Robbie Alomar wants to be a Met for life or at least as long as is financially worthwhile. Unfortunately for him, the Mets are not extending his soon-to-expire contract. Apparently, they have a whole boatload of players that are in the final year of their contract, to whom they have not offered any extensions for next year.
Robbie is disappointed. You see, he told every newspaper reporter in New York that he wanted to retire a Met:
"Maybe I felt upset about it, because I wanted to be a New York Met," Alomar said. "I'm not offended that they didn't offer me a contract. Maybe I'm a little sad that I might not be here after next year."
"I want to be a Met until I retire," Alomar said. "But at the same time, you don't know what's going to happen. I have one more year to go, and I feel comfortable on the team."
Normally, I would say that this is bad business even with today's downward spiraling baseball salaries. This team could win their division and sneak into the Series. Or it could capsize on departure like last year. Either way, this is an old team that will be revamped, possibly from the GM on down.
Alomar is a probable Hall-of-Famer coming off the worst year (by far) of his career. The Mets could get him at a bargain-basement price if he returns to his 2001 brilliance. But then again he is 35 and may never play at his previous level again. This year will be his proving grounds. If he starts strong, the Mets may reconsider. However, given the Mets eventual rebuilding, having a 36-year-old starting second baseman in 2004 probably is not in their plans unless that second baseman is the Alomar of old. Then again, how many positions can the already-legendary Ty Wigginton cover?
In other Mets news: According to the AP, Shinjo arrived in camp in style:
Making a spring training entrance befitting a rock star, Shinjo stepped out of a stretch limousine Tuesday dressed in denim jeans and a denim jacket with the collar turned up. In his right hand, he carried a bat bag that some observers likened to a guitar case.
Great, now if he could only hit his weight...
Art Howe is pleased:
Howe thinks that Shinjo can return to being the hitter he was in his last stint with the Mets.
``It looks like he did two years ago,'' Howe said. ``He's had success with the Mets in the past and that should make him feel good mentally.''
Great, so instead of being an abysmal hitter, he'll just be a poor one.
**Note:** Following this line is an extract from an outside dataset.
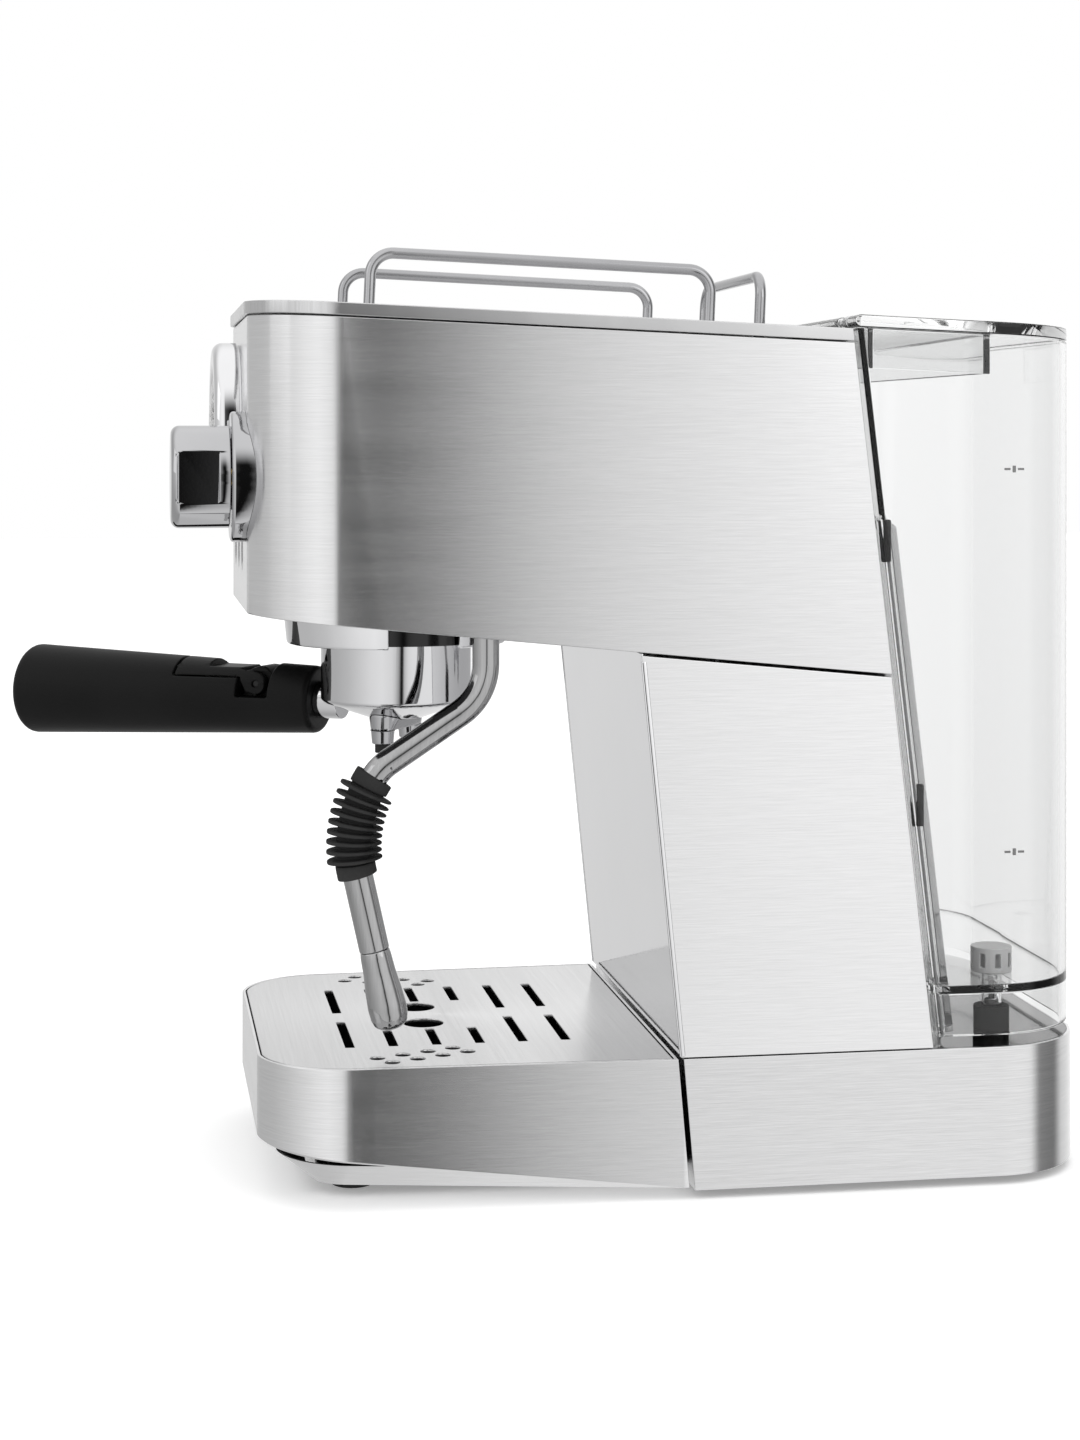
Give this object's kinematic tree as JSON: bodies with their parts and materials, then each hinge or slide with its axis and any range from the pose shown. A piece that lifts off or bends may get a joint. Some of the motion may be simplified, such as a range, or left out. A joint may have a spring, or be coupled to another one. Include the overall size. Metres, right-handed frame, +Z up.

Mo Vaughn was a description, not a name, last year. Well, Vaughn showed up n camp a few (~25) pounds lighter. He thinks that this will help revive his career:
"I haven't had four good years," Vaughn said. "It's about time I'm capable of doing the things I'm capable of doing. I didn't play two years ago, but I showed signs in the second half what can happen if I get some consistency. I look forward to it now. I'm prepared. I have stuff going on in my mind that's positive."
Vaughn has certainly declined, though he is still a useful hitter. Perhaps he is better suited to the AL where he can DH at least part of the time. That said, even if Vaughn goes on the Jarrod-Subway diet, it is highly doubtful that he will be able to be the player he once was. The man is 35 and has suffered the typical decline attendant with his age.
Could Vaughn have another 40-homer, .300 BA year? Sure, stranger things have happened, but I don't think the Mets can bank on it. Four years isn't a slump, it's an established level.
Should that stop him from getting himself in shape? Of course not. It can't hurt, but how much it will help is debatable. If nothing else, it will help him field a grounder or two this year.